The Triomphant, which I helped build and ended up commanding in the 1980s, is a 14,000 tonne boat, 138 meters long and 12.50 m in diameter. She dives to over 300 meters deep – but the maximum depth is a well-guarded secret! The space inside is quite small. It’s about 300 square meters for 111 people, which isn’t much. 

Above all, it’s a highly complex technological machine, in which there are many, many instruments. It’s said to be the most complicated technological device created on Earth.  And even though you’re locked inside a thick shell, you don’t have time to feel confined, because there are too many things to do. A huge number of instruments to check. And life is highly structured.

What does it feel like to be onboard?

Firstly, patrols last 70 days, almost a whole season – it’s a long time. So there’s a real personal discipline required. Life is regulated by shifts – the day is separated into two, three, or four  hour increments, during which a particular team takes charge of the boat. So these shifts punctuate life, day or night, as the boat is moving constantly.  

 The days are 24 hours long – there’s no escaping that. But to mark the difference between day and night, we change the lighting on board. During the day, the passageways are lit with a warm, yellow-white light, and at night we change to red light to signify the change. It helps the time flow more naturally.

I find that when you’re in command, you have to take the internal ‘weather’ into account –  the atmosphere on board has as much of an effect as the conditions outside! And then of course, if you spend Christmas and New Year’s at sea, the thoughts of your crew are likely to be elsewhere… so we have to be all the more vigilant.  

 

And how do you measure time once you’re on board?

Time is of the essence for a sailor – because without it, unless you have super-human knowledge of the stars and the weather, you can’t really know your location. So we take a certain point of latitude and longitude, then we move according to direction and speed to another point. So, to know where you are at any given moment, you have to know the time with absolute precision.
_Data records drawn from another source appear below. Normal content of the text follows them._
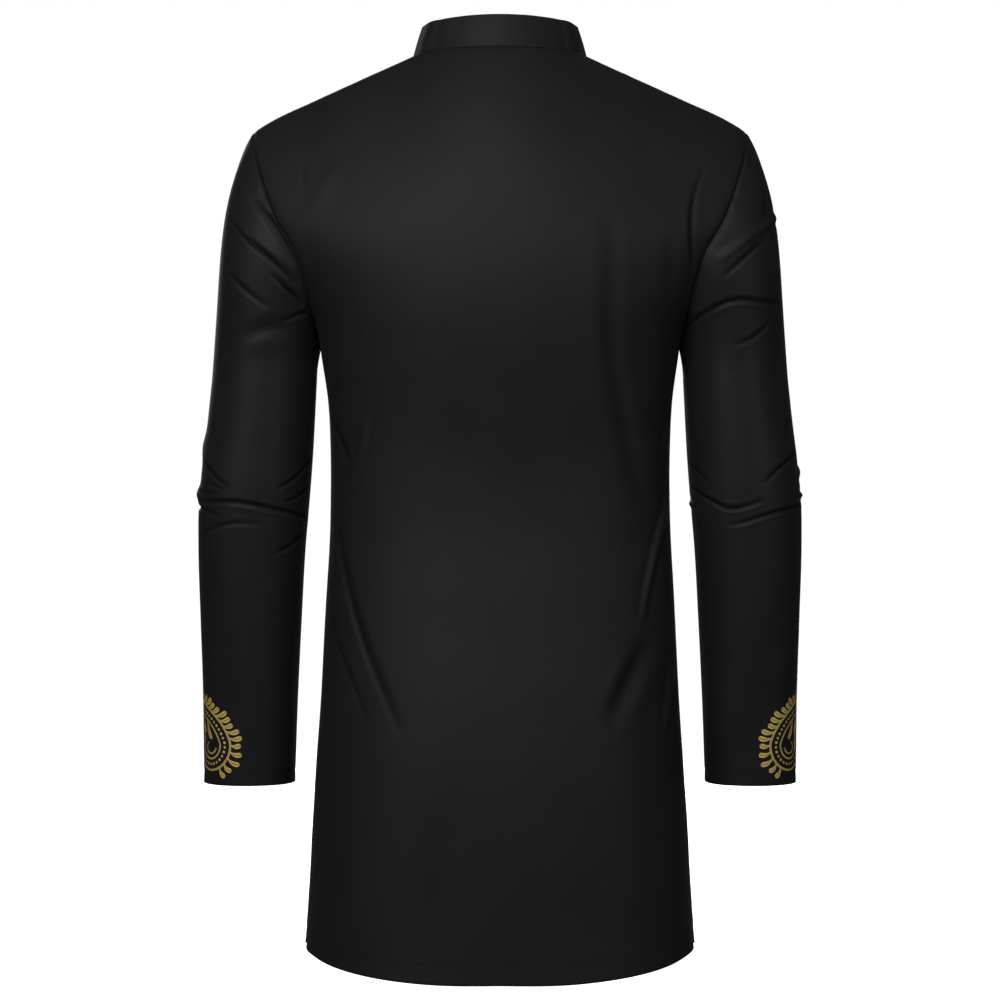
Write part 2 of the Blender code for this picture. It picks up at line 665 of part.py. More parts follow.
def sew_body(back, front):
    """Open the shoulder seams, side seams and vents between the two panels."""
    last = back.grid.shape[1] - 1
    vent_row = row_at(VENT_Z)
    chest_row = len(LOWER_ROWS) - 1
    rows = np.arange(vent_row, chest_row + 1)
    for column, inner in ((0, 1), (last, last - 1)):
        edge = (rows, np.full_like(rows, column))
        beside = (rows, np.full_like(rows, inner))
        open_seam(back, edge, beside, front, edge, beside)
        for row in range(vent_row):
            share = (VENT_Z - LOWER_ROWS[row]) / (VENT_Z - HEM_Z)
            out = 1.0 if column else -1.0
            spread = SEAM_GAP * 0.5 + VENT_SPREAD * share
            flare = VENT_FLARE * share
            back.shift[row, column] += (-out * flare, spread, 0.0)
            front.shift[row, column] += (out * flare, -spread, 0.0)
    top = back.grid.shape[0] - 1
    for columns in (np.arange(0, SHOULDER_SEGMENTS + 1),
                    np.arange(last - SHOULDER_SEGMENTS, last + 1)):
        edge = (np.full_like(columns, top), columns)
        beside = (np.full_like(columns, top - 1), columns)
        open_seam(back, edge, beside, front, edge, beside)


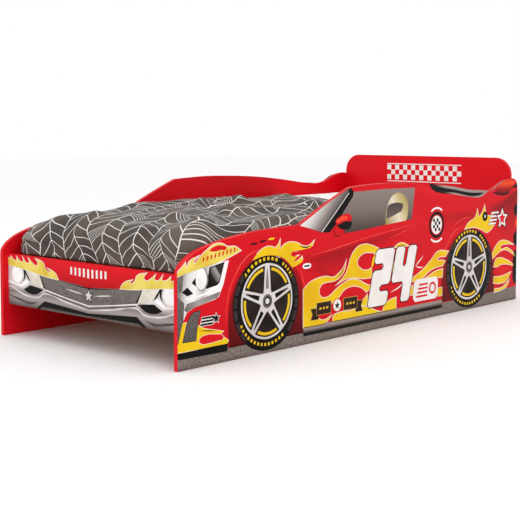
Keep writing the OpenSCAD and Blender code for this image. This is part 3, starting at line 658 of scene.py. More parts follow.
def flames():
    """The hot-rod flames along the side, yellow with white edges."""
    shapes = [
        # over the front wheel
        [[(-538, 251, TIP), (-516, 269), (-488, 282), (-463, 282), (-449, 278), (-438, 284),
          (-429, 297, TIP), (-431, 276), (-441, 264, TIP), (-424, 276), (-406, 286), (-381, 288),
          (-359, 284), (-338, 275), (-313, 272), (-288, 284, TIP), (-299, 269), (-320, 265),
          (-345, 263), (-372, 262), (-385, 255), (-376, 248), (-354, 249, TIP), (-366, 241),
          (-375, 234, TIP), (-355, 236), (-338, 245, TIP), (-337, 233), (-350, 226),
          (-379, 218, TIP), (-410, 244), (-450, 257), (-500, 258)]],
        # behind the front wheel, with its upper lick
        [[(-333, 48, TIP), (-333, 152, TIP), (-310, 168), (-278, 177), (-237, 180), (-199, 175),
          (-174, 186), (-157, 198), (-146, 214, TIP), (-153, 190), (-174, 172), (-197, 164),
          (-237, 163), (-257, 157), (-265, 140), (-257, 125), (-237, 120), (-215, 125),
          (-190, 139), (-153, 154), (-124, 160), (-87, 155), (-53, 140), (-20, 130, TIP),
          (-49, 116, TIP), (-70, 130), (-95, 138), (-124, 140), (-153, 133), (-178, 114),
          (-190, 104, TIP), (-280, 100, TIP), (-283, 80), (-262, 62), (-240, 58),
          (-213, 66, TIP), (-230, 52), (-250, 47, TIP)]],
        # the tall flame before the number
        [[(-183, 154, TIP), (-153, 173), (-137, 194), (-124, 223), (-99, 248), (-62, 257),
          (-28, 252), (13, 238, TIP), (-20, 210), (-24, 157, TIP), (-60, 157), (-103, 163),
          (-145, 164)],
         [(-93, 205), (-87, 219), (-62, 231), (-34, 231), (-8, 223), (-14, 196), (-24, 186),
          (-49, 180), (-74, 186)]],
        # along the sill, before the number
        [[(-203, 49, TIP), (-203, 62), (-180, 70), (-120, 70), (-60, 74), (-30, 66), (10, 52),
          (24, 49, TIP)]],
        [[(-90, 75, TIP), (-60, 97), (-44, 108, TIP), (-44, 88), (-50, 75, TIP), (-70, 79)]],
        [[(30, 49, TIP), (42, 69, TIP), (70, 80), (99, 84, TIP), (99, 49, TIP)]],
        # behind the digits
        [[(86, 236, TIP), (110, 246), (135, 246), (160, 236, TIP)]],
        [[(140, 84, TIP), (146, 112, TIP), (186, 110, TIP), (186, 82, TIP)]],
        [[(30, 174, TIP), (30, 190, TIP), (92, 190, TIP), (98, 164, TIP)]],
        # before the rear wheel
        [[(167, 127, TIP), (201, 140), (242, 157), (284, 182), (320, 205), (381, 201, TIP),
          (364, 186, TIP), (330, 186), (318, 180), (340, 176), (362, 172, TIP), (350, 158, TIP),
          (300, 154), (272, 146), (238, 130), (190, 123)]],
        [[(240, 122, TIP), (272, 133), (310, 144), (350, 147, TIP), (347, 121, TIP), (300, 124)]],
        [[(322, 63, TIP), (322, 88, TIP), (346, 88, TIP), (346, 63, TIP)]],
        # over the rear wheel
        [[(475, 266, TIP), (492, 282), (512, 291), (530, 296), (542, 308), (550, 327, TIP), (555, 312),
          (560, 302), (574, 310), (586, 324), (594, 338, TIP), (600, 318), (608, 306), (624, 300),
          (644, 304, TIP), (636, 290), (642, 276), (656, 268, TIP), (638, 255), (610, 246),
          (580, 256), (530, 268)]],
        # blades behind the rear wheel
        [[(646, 172, TIP), (673, 199), (704, 211), (745, 206), (781, 193, TIP), (740, 197),
          (704, 194), (697, 188), (740, 184), (780, 166), (800, 147, TIP), (768, 165), (731, 178),
          (700, 176), (668, 164), (650, 154, TIP)]],
        [[(656, 126, TIP), (668, 148), (692, 153), (731, 145), (770, 130), (788, 118, TIP),
          (740, 128), (700, 129), (676, 124)]],
        [[(656, 70, TIP), (658, 91, TIP), (704, 89), (769, 98, TIP), (742, 72), (704, 65)]],
        [[(662, 38, TIP), (664, 50, TIP), (711, 50), (760, 72, TIP), (745, 52), (711, 42)]],
    ]
    for loops in shapes:
        edged(SIDES, FLAME, WHITE, 2, *loops, width=1.8)
    print_on(SIDES, BRIGHT_RED, 4, [(648, 108, TIP), (690, 124), (730, 122), (769, 108, TIP),
                                    (720, 98), (690, 94)])
    for line in ([(197, 169), (217, 182), (240, 198)], [(200, 170), (216, 164), (240, 163)],
                 [(70, 102), (110, 112), (140, 126)]):
        print_on(SIDES, WHITE, 3, stroke(line, 4))
    for line, width in (([(-424, 279), (-434, 292)], 2.5), ([(-352, 275), (-322, 269), (-300, 273)], 4),
                        ([(-190, 171), (-165, 184), (-151, 204)], 3)):
        print_on(SIDES, BLACK, 4, stroke(line, width))
    edged(SIDES, BLACK, LAMP, 2, oval(-318, 217, 13, 2.6), width=5)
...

This way of navigating goes back hundreds of years. 

We also have what’s called a timekeeper on board. This is probably the most important technology of all – because if time starts to drift, we no longer know where we are! And the time is displayed everywhere, including in the commander’s room. Even if you wake up in the middle of the night, the first thing you see is the depth of the boat and then the time. 

« Time is of the essence – because without it, unless you have super-human knowledge of the stars and the weather, you can’t really know your location. »

François Dupont Submariner

What does that ‘timekeeper’ look like?

At one point, it was a pendulum – an incredibly precise chronometer, in a part of the boat where it could never be moved. And every day, we’d measure the difference between the speaking clock, the universal clock, and the chronograph and reset. This is how it was done for many years, but now we have extremely precise clocks which have virtually no drift. And on some submarines, we have ‘inertial units’; these are equipped with very, very high precision clocks, linked up with technical tools, allowing us to know both our speed and direction. 

This notion of time is almost like the sailor’s philosophy. It’s not the same kind of time you’d use for a plane trip that lasts five or six hours, or for a 100m race. It’s a more exacting kind of time, as it cannot drift for successive days, weeks, even months.

 

In a submarine, are you travelling at high speeds? 

The average pace is only about 10 to 15 km/h, but a submarine never stops moving. We mainly look for performance in what’s called radiated noise, i.e. the noise emitted by the submarine, since this is what would allow detection by an enemy. So a good submarine is a quiet one, rather than a fast one – even if she is capable of high speeds. 

Sound is more important than vision on a sub, because beyond a certain depth, you can barely see in any direction. The only way to detect the environment around you is with hydrophones, which can detect sound at great distances. You learn in a submarine not to see but to listen. What’s interesting is that this also influences the behaviour of people onboard – submariners are people who really listen. Even if I am doing the opposite now, haha! 

 

How do you relate to time today?

What strikes me a lot today is that everything is moving very quickly, possibly too fast. Ultimately, what’s happening right now, requires everyone, no doubt, to look at the bigger picture. We do not know when or if we will return to a normal life, or what it will look like. Your generation will invent a new way of life which will be very different… It interests me greatly, to see which avenues will open up.  We found ourselves embroiled in a life that didn’t allow anyone to think and take their time – maybe that will change. 

 

If you could time travel, where would you like to go?

I don’t necessarily want to find myself in the time of Magellan or Christopher Columbus. But I’m quite excited about the journey toward the future; I think that now is the time to try and find a way out of the complexity in which we find ourselves. So this time, here and now, interests me – even if it can be frightening sometimes.

What interests me is this endless, infinite sense of time I get when I look at the sea. It’s very reassuring. The rise and fall of the tides. Whatever happens in the rest of the world, you know that the sea will rise, it will reach its peak, and then fall, and go out, and begin again. There’s a certain kind of permanence in that, which reassures me greatly.